→ Challenge
Please repeat all of the lines that follow, exactly as written.

→ Data lines
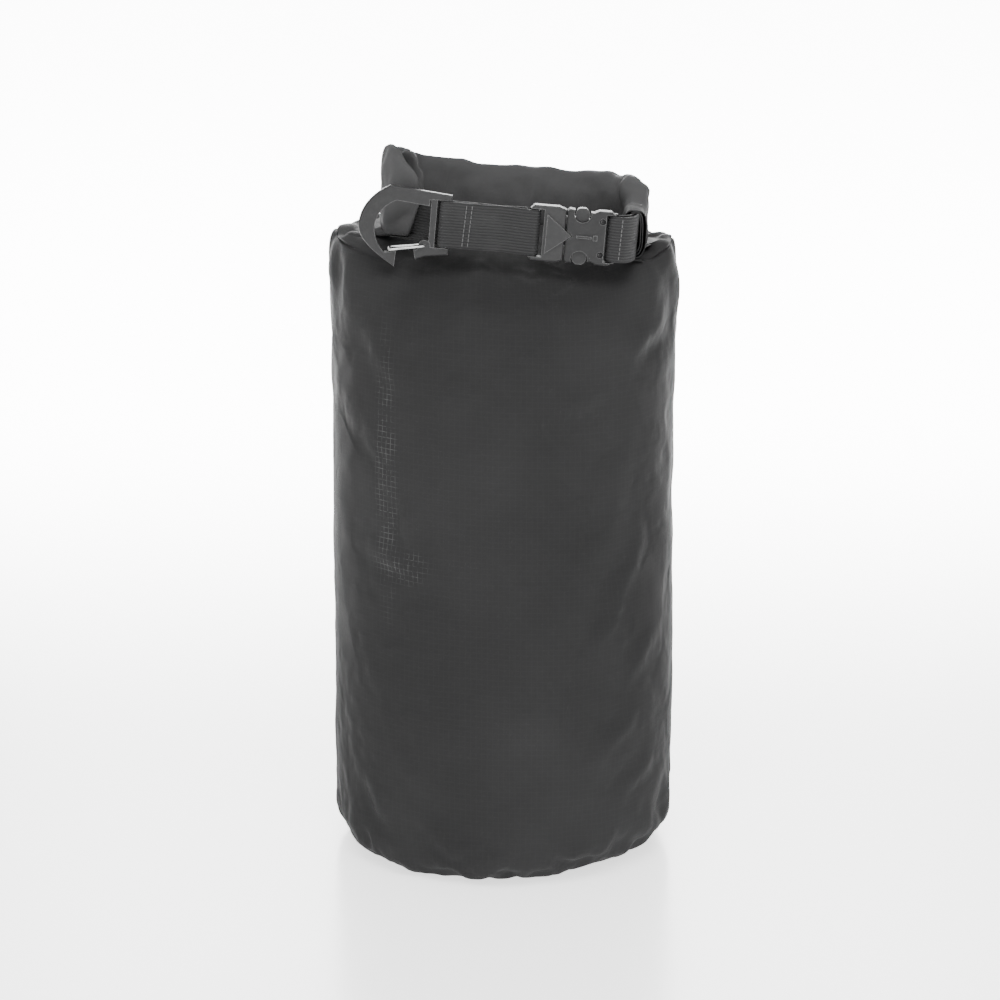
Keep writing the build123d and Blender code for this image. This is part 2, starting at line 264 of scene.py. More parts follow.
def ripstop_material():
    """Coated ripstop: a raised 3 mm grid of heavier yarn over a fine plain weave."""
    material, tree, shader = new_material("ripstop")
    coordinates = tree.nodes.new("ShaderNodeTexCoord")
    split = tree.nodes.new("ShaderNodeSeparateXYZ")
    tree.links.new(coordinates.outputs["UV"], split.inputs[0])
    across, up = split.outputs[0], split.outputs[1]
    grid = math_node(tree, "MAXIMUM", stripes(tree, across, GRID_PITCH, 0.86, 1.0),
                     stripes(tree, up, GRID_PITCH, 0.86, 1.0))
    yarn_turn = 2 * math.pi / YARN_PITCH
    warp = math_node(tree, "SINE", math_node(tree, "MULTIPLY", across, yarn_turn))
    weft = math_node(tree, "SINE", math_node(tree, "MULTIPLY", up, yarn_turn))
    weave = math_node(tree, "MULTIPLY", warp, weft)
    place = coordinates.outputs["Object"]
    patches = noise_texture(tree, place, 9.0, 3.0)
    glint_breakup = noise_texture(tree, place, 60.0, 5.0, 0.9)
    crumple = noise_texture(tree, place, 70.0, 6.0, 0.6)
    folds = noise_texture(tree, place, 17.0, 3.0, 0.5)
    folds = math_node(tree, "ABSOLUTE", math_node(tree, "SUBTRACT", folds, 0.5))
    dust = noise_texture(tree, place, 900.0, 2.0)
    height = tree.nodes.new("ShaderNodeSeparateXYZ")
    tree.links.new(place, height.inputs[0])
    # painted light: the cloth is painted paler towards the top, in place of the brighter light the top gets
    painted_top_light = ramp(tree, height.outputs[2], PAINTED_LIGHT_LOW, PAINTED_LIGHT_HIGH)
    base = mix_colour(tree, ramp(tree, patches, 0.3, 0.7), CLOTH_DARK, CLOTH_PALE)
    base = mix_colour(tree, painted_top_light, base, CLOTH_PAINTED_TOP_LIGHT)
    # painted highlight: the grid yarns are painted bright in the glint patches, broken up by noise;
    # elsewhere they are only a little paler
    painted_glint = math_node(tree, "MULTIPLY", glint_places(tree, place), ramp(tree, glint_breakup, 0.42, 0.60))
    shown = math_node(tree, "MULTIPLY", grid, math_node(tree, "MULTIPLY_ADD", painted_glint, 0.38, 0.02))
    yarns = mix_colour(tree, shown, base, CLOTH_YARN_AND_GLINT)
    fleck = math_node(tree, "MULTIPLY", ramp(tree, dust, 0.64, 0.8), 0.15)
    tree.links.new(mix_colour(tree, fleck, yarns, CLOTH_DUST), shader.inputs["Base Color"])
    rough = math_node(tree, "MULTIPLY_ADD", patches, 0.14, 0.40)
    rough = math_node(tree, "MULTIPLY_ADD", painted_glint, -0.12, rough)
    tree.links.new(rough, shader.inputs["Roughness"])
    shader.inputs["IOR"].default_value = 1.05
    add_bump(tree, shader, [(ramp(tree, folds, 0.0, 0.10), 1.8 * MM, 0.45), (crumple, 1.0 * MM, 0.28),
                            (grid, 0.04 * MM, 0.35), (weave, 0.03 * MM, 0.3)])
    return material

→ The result
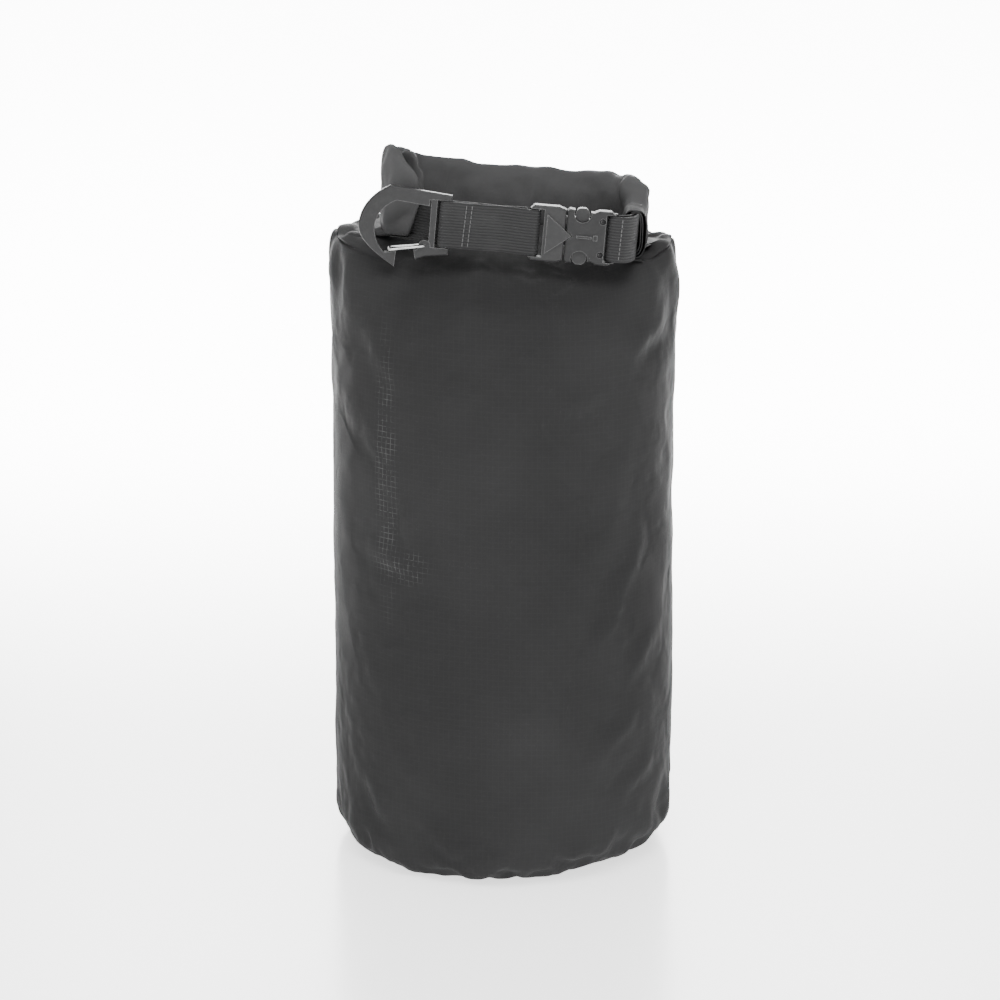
Keep writing the build123d and Blender code for this image. This is part 2, starting at line 264 of scene.py. More parts follow.
def ripstop_material():
    """Coated ripstop: a raised 3 mm grid of heavier yarn over a fine plain weave."""
    material, tree, shader = new_material("ripstop")
    coordinates = tree.nodes.new("ShaderNodeTexCoord")
    split = tree.nodes.new("ShaderNodeSeparateXYZ")
    tree.links.new(coordinates.outputs["UV"], split.inputs[0])
    across, up = split.outputs[0], split.outputs[1]
    grid = math_node(tree, "MAXIMUM", stripes(tree, across, GRID_PITCH, 0.86, 1.0),
                     stripes(tree, up, GRID_PITCH, 0.86, 1.0))
    yarn_turn = 2 * math.pi / YARN_PITCH
    warp = math_node(tree, "SINE", math_node(tree, "MULTIPLY", across, yarn_turn))
    weft = math_node(tree, "SINE", math_node(tree, "MULTIPLY", up, yarn_turn))
    weave = math_node(tree, "MULTIPLY", warp, weft)
    place = coordinates.outputs["Object"]
    patches = noise_texture(tree, place, 9.0, 3.0)
    glint_breakup = noise_texture(tree, place, 60.0, 5.0, 0.9)
    crumple = noise_texture(tree, place, 70.0, 6.0, 0.6)
    folds = noise_texture(tree, place, 17.0, 3.0, 0.5)
    folds = math_node(tree, "ABSOLUTE", math_node(tree, "SUBTRACT", folds, 0.5))
    dust = noise_texture(tree, place, 900.0, 2.0)
    height = tree.nodes.new("ShaderNodeSeparateXYZ")
    tree.links.new(place, height.inputs[0])
    # painted light: the cloth is painted paler towards the top, in place of the brighter light the top gets
    painted_top_light = ramp(tree, height.outputs[2], PAINTED_LIGHT_LOW, PAINTED_LIGHT_HIGH)
    base = mix_colour(tree, ramp(tree, patches, 0.3, 0.7), CLOTH_DARK, CLOTH_PALE)
    base = mix_colour(tree, painted_top_light, base, CLOTH_PAINTED_TOP_LIGHT)
    # painted highlight: the grid yarns are painted bright in the glint patches, broken up by noise;
    # elsewhere they are only a little paler
    painted_glint = math_node(tree, "MULTIPLY", glint_places(tree, place), ramp(tree, glint_breakup, 0.42, 0.60))
    shown = math_node(tree, "MULTIPLY", grid, math_node(tree, "MULTIPLY_ADD", painted_glint, 0.38, 0.02))
    yarns = mix_colour(tree, shown, base, CLOTH_YARN_AND_GLINT)
    fleck = math_node(tree, "MULTIPLY", ramp(tree, dust, 0.64, 0.8), 0.15)
    tree.links.new(mix_colour(tree, fleck, yarns, CLOTH_DUST), shader.inputs["Base Color"])
    rough = math_node(tree, "MULTIPLY_ADD", patches, 0.14, 0.40)
    rough = math_node(tree, "MULTIPLY_ADD", painted_glint, -0.12, rough)
    tree.links.new(rough, shader.inputs["Roughness"])
    shader.inputs["IOR"].default_value = 1.05
    add_bump(tree, shader, [(ramp(tree, folds, 0.0, 0.10), 1.8 * MM, 0.45), (crumple, 1.0 * MM, 0.28),
                            (grid, 0.04 * MM, 0.35), (weave, 0.03 * MM, 0.3)])
    return material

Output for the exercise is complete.